This repository contains selected alignment datasets from OXBench, used in "Efficient representation of uncertainty in multiple sequence alignments using directed acyclic graphs" by Joseph L Herman, Ádám Novák, Rune Lyngsø, Adrienn Szabó, István Miklós and Jotun Hein. (2014)
- Selecting a large reference alignment From OXBench version 1.3 one of the largest alignments was chosen, which was dataset number 12. (After unpacking the tar.gz file above, it can be found in: "oxbench_1_3/data/align/fasta/12" ) It contains 122 protein sequences.
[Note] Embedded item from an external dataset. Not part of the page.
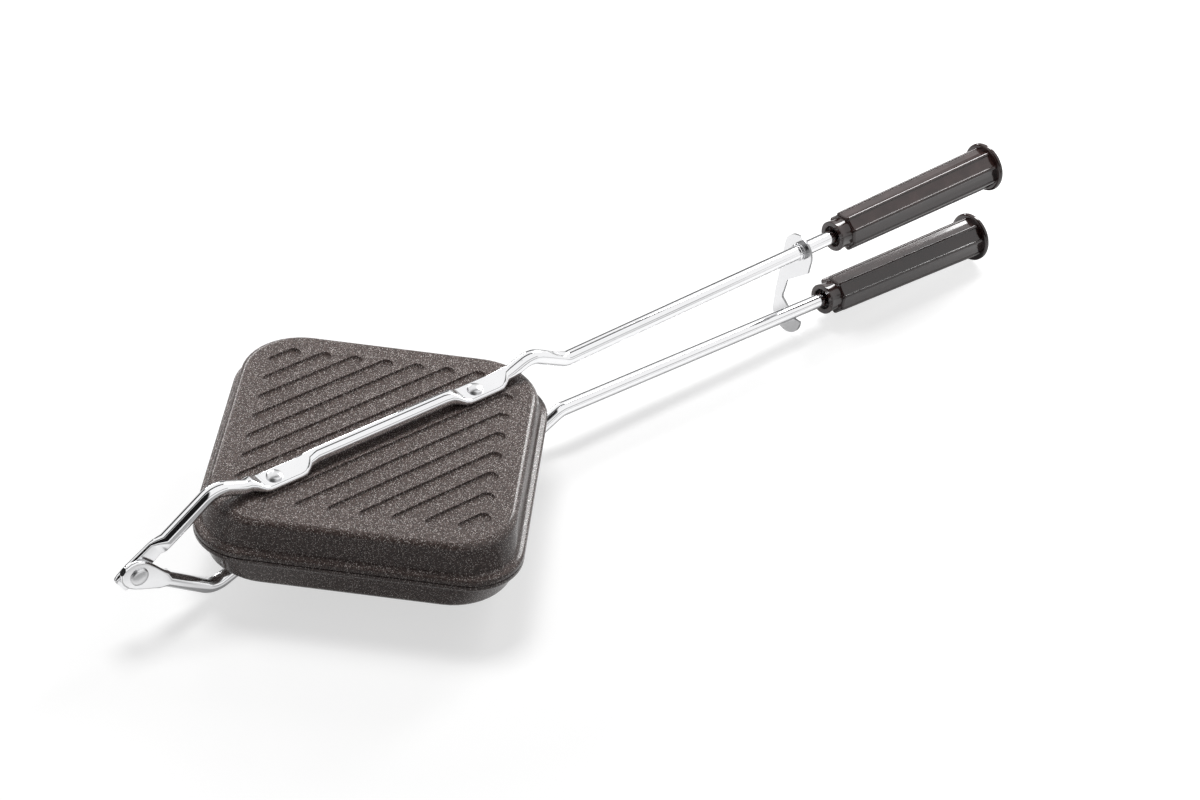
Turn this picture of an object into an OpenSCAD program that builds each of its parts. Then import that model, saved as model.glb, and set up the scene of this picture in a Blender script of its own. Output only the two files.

- Selecting diverse subsets of growing sizes So that we can conduct measurements of running times of our method, and be less affected by different characteristics of alignments, we chose to select subsets of the same protein family. To avoid having too highly similar proteins in a subset, we used a simple algorithm to choose a maximally dissimilar protein (least similar to the already selected ones) in each round. We run this greedy algorithm to produce protein subsets of the 12 set of sizes: 15, 30, 60; and also included the full set of 122 sequences in our measurement dataset. This way the respective sizes of subsets (almost) double, which makes drawing consequences of measures running times easier.
- All-gap columns have to be removed In order to get valid sub-alignments, we removed the alignment columns that contained gaps only.
The final subsets that we selected contain 15, 30, 60 and 122 sequences respectively. The larger ones always include all protein sequences from the smaller subsets and extend them further.
To find the alignments have a look at the "data" folder.